The senator, who served as Presidential Assistant for Food Security and Agricultural modernization in the last administration, expressed hopes that the bill could be approved within the year after leaders of the Senate and the House of Representatives identified it as among the priority measures for passage.

“Many farmers have died without being able to benefit from the fund that came from their hard labor. They have waited for over 40 years. We can’t tell them to wait some more),” he said.

The senator said the coco levy fund would also be a big boost for the industry constantly hounded by problems like pests and calamities.

He said coconut farmers groups nationwide, the religious sector, and civil society organizations have all supported the passage of the measure.

“More than the long, arduous fights in court, the main battleground is in Malacañang and Congress, where politics could come into play,” Pangilinan said.

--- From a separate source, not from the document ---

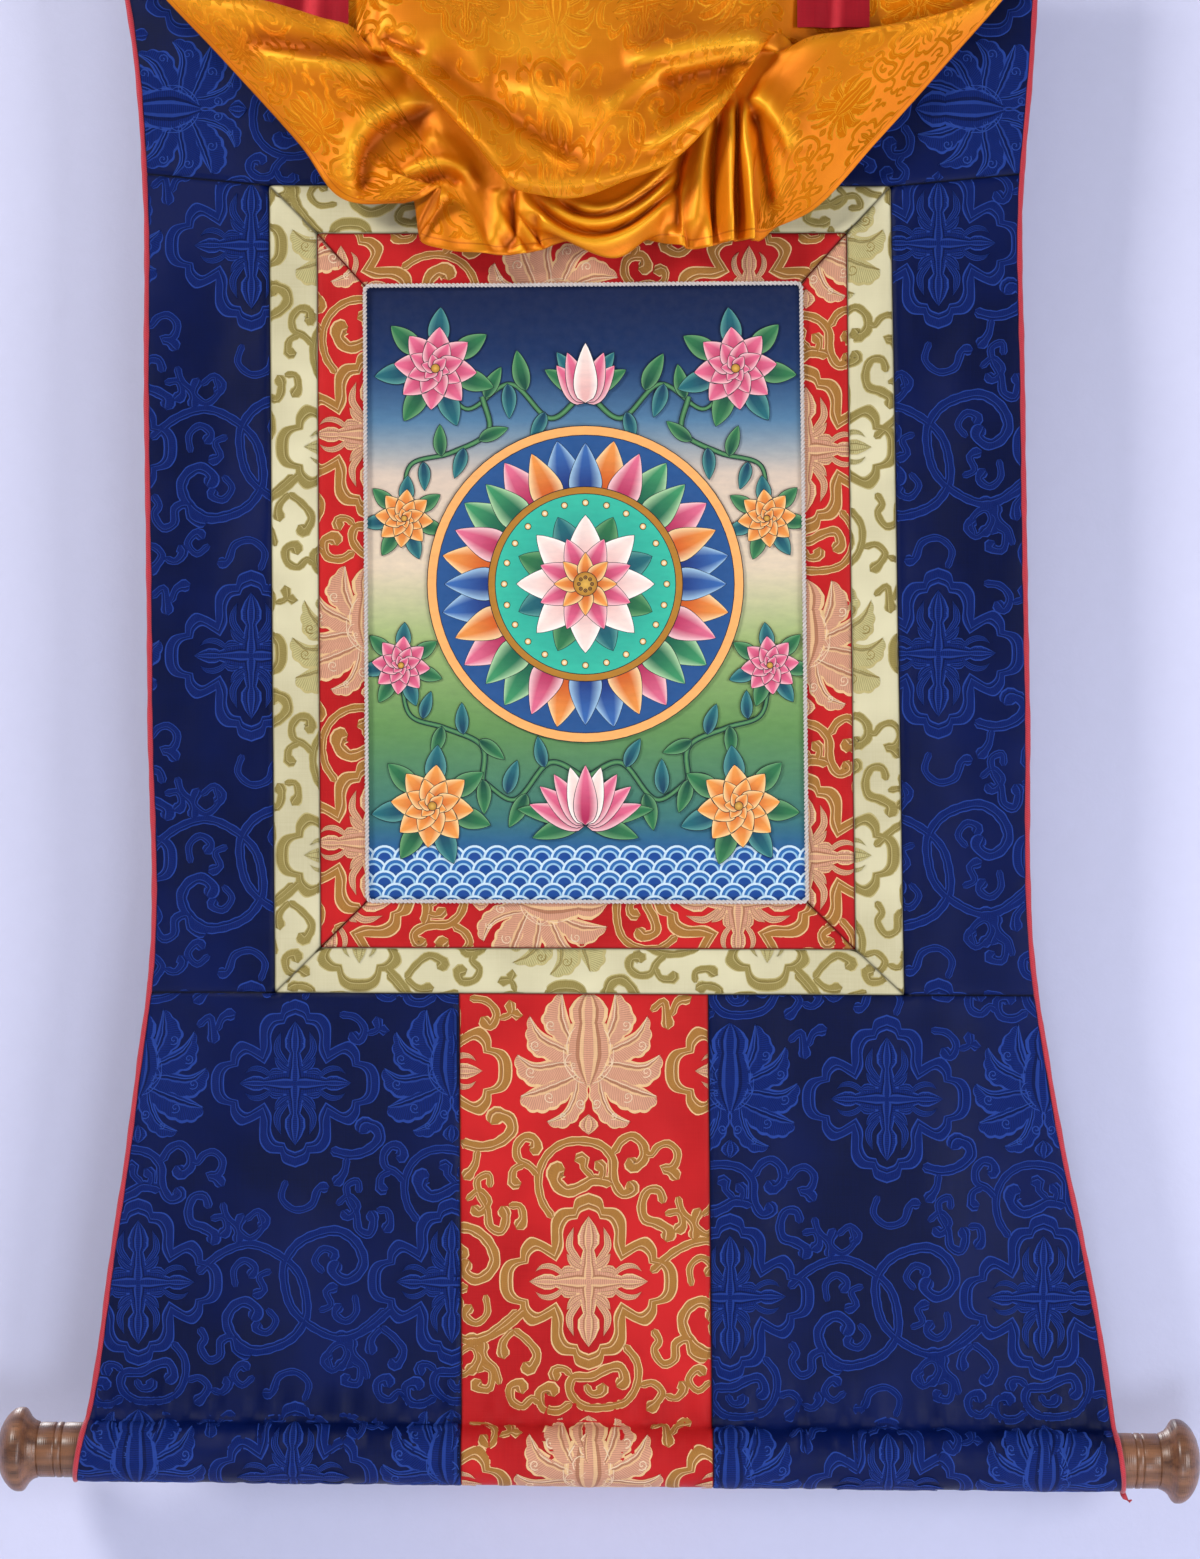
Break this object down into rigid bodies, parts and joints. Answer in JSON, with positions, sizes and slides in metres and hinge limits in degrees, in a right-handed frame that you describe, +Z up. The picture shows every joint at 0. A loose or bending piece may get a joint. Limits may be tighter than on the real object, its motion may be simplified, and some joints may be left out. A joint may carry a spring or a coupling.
{
  "type": "hanging thangka scroll painting with its bottom roller",
  "caption": "Scroll painting hung flat: brocade mount round a painted sheet, wooden roller in a sewn casing, gathered silk cover.",
  "frame": {"origin": "middle of the top edge, in the cloth's mid-plane", "axes": "+X to the right and the front faces -Y, +Z up"},
  "size_m": [0.7676, 0.0689, 1.0159],
  "materials": {
    "navy_brocade": "figured brocade",
    "yellow_brocade": "figured brocade",
    "red_brocade": "figured brocade with metal thread",
    "painted_cloth": "matt paint on primed cloth",
    "white_cord": "twisted cord",
    "red_binding": "narrow bound edge",
    "turned_wood": "turned and oiled",
    "gold_silk": "silk damask",
    "crimson_silk": "plain silk satin"
  },
  "bodies": {
    "root": {"top_panel": "navy_brocade", "side_strip_left": "navy_brocade", "side_strip_right": "navy_brocade", "bottom_panel_left": "navy_brocade", "bottom_panel_right": "navy_brocade", "door_panel": "red_brocade", "yellow_frame_top": "yellow_brocade", "yellow_frame_right": "yellow_brocade", "yellow_frame_bottom": "yellow_brocade", "yellow_frame_left": "yellow_brocade", "red_frame_top": "red_brocade", "red_frame_right": "red_brocade", "red_frame_bottom": "red_brocade", "red_frame_left": "red_brocade", "painting": "painted_cloth", "painting_cord": "white_cord", "binding_left": "red_binding", "binding_right": "red_binding", "bottom_rod": "turned_wood", "knob_left": "turned_wood", "knob_right": "turned_wood", "silk_cover": "gold_silk", "ribbon_left": "crimson_silk", "ribbon_right": "crimson_silk"}
  },
  "joints": []
}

Former President Noynoy Aquino issued Executive Orders 179 and 180 which authorized the utilization of the coconut levy funds to benefit coconut farmers, but these were stopped by a temporary restraining order by the Supreme Court.

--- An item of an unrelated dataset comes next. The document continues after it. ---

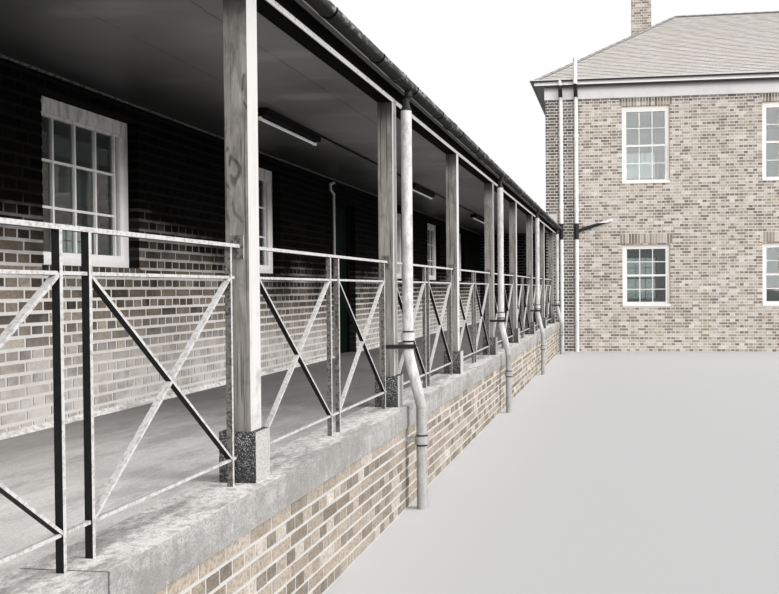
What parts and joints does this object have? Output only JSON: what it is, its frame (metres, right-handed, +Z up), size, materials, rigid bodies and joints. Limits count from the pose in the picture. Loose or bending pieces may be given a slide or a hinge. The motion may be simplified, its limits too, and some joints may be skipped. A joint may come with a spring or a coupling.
{
  "type": "school building",
  "caption": "Brick school wing with classrooms behind a raised, railed open verandah on timber posts, joined to a two-storey brick block with a hipped tiled roof and a chimney.",
  "frame": {"origin": "middle of the plan at ground level, under the bounding box", "axes": "+X along the wing towards the two-storey block, +Y from the verandah to the rear wall, +Z up"},
  "size_m": [28.186, 20.236, 11.25],
  "materials": {
    "brick": "rough",
    "block_brick": "rough",
    "concrete": "rough",
    "floor_boards": "matte",
    "weathered_timber": "weathered",
    "painted_timber": "satin",
    "dark_timber": "satin",
    "ceiling_board": "gloss",
    "gutter_paint": "satin",
    "pipe_paint": "satin",
    "railing_paint": "gloss",
    "tiles": "matte",
    "glass": "gloss",
    "door_paint": "satin",
    "handle_metal": "worn",
    "lamp": "gloss"
  },
  "bodies": {
    "building": {"plinth_wall": "brick", "coping": "concrete", "verandah_floor": "concrete", "post_bases": "concrete", "posts": "weathered_timber", "eaves_beam": "dark_timber", "ceiling": "ceiling_board", "wing_fascia": "painted_timber", "wing_gutter": "gutter_paint", "verandah_downpipes": "pipe_paint", "railing_1": "railing_paint", "railing_2": "railing_paint", "railing_3": "railing_paint", "railing_4": "railing_paint", "railing_5": "railing_paint", "railing_6": "railing_paint", "railing_7": "railing_paint", "railing_8": "railing_paint", "end_railing": "railing_paint", "corridor_wall_near": "brick", "corridor_wall_far": "brick", "corridor_wall_over_door": "brick", "door_step": "concrete", "wing_rear_wall": "brick", "wing_end_walls": "brick", "wing_floor": "floor_boards", "wing_roof": "tiles", "wing_windows": "painted_timber", "wing_glass": "glass", "door_frame": "painted_timber", "frame_hinges": "handle_metal", "ceiling_lights": "lamp", "wall_pipe": "pipe_paint", "block_front_wall": "block_brick", "block_back_wall": "block_brick", "block_left_wall": "block_brick", "block_right_wall": "block_brick", "block_floors": "floor_boards", "block_frieze": "painted_timber", "block_eaves_boards": "painted_timber", "block_gutter": "pipe_paint", "block_roof": "tiles", "chimney": "block_brick", "block_rain_pipe": "pipe_paint", "soil_pipe": "pipe_paint", "block_windows": "painted_timber", "block_glass": "glass"},
    "door": {"door": "door_paint", "door_hinges": "handle_metal", "door_handles": "handle_metal"}
  },
  "joints": [
    {"name": "door_hinge", "type": "hinge", "parent": "building", "child": "door", "pos_m": [-4.4925, 4.163, 0], "axis": [0, 0, 1], "range_deg": [0, 90]}
  ]
}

The legal impasse can be resolved if Congress is finally able to pass a law establishing a trust fund for the coconut farmers, Pangilinan said.

“Let’s end our coconut farmers’ woes and give to them and their families what they deserve and work hard for. Let this administration do it,” he said.

The National Coconut Week is observed from August 24 to 30 every year by virtue of Proclamation 142 signed on 19 August 1987, by then President Corazon Aquino.

Pangilinan’s Coconut Farmers and Industry Development Bill will, among others: specify that the estimated P100-billion in cash and assets of the coco levy fund will go only for the development of the coconut industry; establish a perpetual trust fund that will only use the interest income earned; create a fund trustee, the Trust Fund Committee, of which six of its eleven members, or a majority, are either from coconut farmers groups or their representatives. (Chaired by the Secretary of Finance, and co-chaired by the Secretary of Agriculture, the committee will decide on how to invest the fund.); specify the formulation of a Coconut Development Plan and ensure the active participation of coconut farmers at every stage of the implementation of the law.